I had escaped from a subcamp of Auschwitz. I was hiding in a hayloft awaiting the departure of the Germans and the arrival of the Red Army. After the Germans left, I came out of hiding and moved into the farmhouse. There we were: the farmer’s wife, her daughter, and one young Polish farm worker, awaiting the “liberators.”
They came, about four days after the last German had left. After both women had been raped, one Soviet soldier started to give us a lecture. With his submachine gun swinging from his right shoulder, reeking of alcohol, he stepped up to the little kitchen window, ripped out the shabby curtains, and threw them on the dirt floor of the kitchen, spitting out the word “bourgeois” in contempt. . . .
This first experience with the Great Red Army was followed by many others I had over a period of one year, none of them supporting Lillian Hellman’s glowing description. . . .
To the Editor:
Thanks to Samuel McCracken for his impressively documented—and sorely needed—critique of Lillian Hellman’s vaunted literary “integrity.” At the beginning of the article, however, Mr. McCracken makes two points on the key issue of Julia’s true identity which seem, if I read his words correctly, to cancel each other out.
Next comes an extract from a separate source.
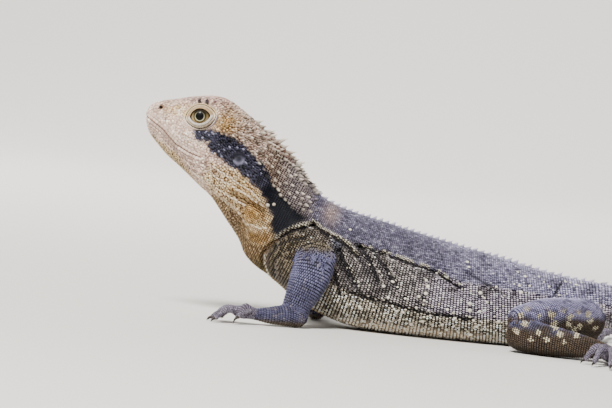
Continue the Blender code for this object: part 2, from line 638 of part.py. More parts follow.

If we are to accept the strongly persuasive evidence (as both Mr. McCracken and Muriel Gardiner herself apparently do) that Julia and Dr. Gardiner are in reality one and the same, then where does that leave us if, on the other hand, “We may in any event presume that Julia is a real name . . .,” since Dr. Gardiner’s name (including her code name, Mary) is clearly not Julia?
Oscar M. Ostlund, Jr.
To the Editor:
As the authorized biographer of Lillian Hellman, I have read with interest Samuel McCracken’s piece about her in the June issue of COMMENTARY. The biography will contain a documented, objective account of the writing, publication, and reception of her memoir books, among them Pentimento: A Book of Portraits. There, I believe, will be the place to deal as they deserve with the questions raised by Mr. McCracken and his research assistants.
Samuel Mccracken writes:
John R. Dunlap’s summary judgment is one to which I too can subscribe. I am grateful to Ernest van den Haag, both for his praise and for his correction, typical of the fair-mindedness which informs his work.
Herbert Loebel, out of experience as authentic (at least) as Miss Hellman’s, rightly reminds us that with the exception of the defendants at the purge trials and the late L. Beria—after his fall—she appears never to have met a Communist she didn’t like.
I probably misled Oscar M. Ostlund, Jr. by being less clear than I should have been. I ought to have said, “We may in any event presume that Miss Hellman wishes us to believe that Julia is a real name. . . .”
While regretting William Abrahams’s inability or unwillingness to provide answers in a forum that prints rejoinders, I can only look forward to his authorized biography. The question of Miss Hell-man’s memoirs is indeed a vexed one and for reasons of space I did not present all of the problems I encountered. I am of course at Mr. Abrahams’s disposal as he works to disentangle the interwoven strands of fact and fiction in these works.
It will have escaped few readers that between the publication of my essay and the publication of these letters, Miss Hellman has died. Were we to heed the principle of de mortuis nil nisi bonum, perhaps this whole discussion would not be taking place. But that principle did not, in her life, seem to have concerned Miss Hellman much. While she did not actually dance upon graves, none of her portraits, acid or otherwise, dealt with a subject who was alive and able to answer her. So we are perhaps honoring her memory by holding it to the standard of honesty she so famously claimed for herself.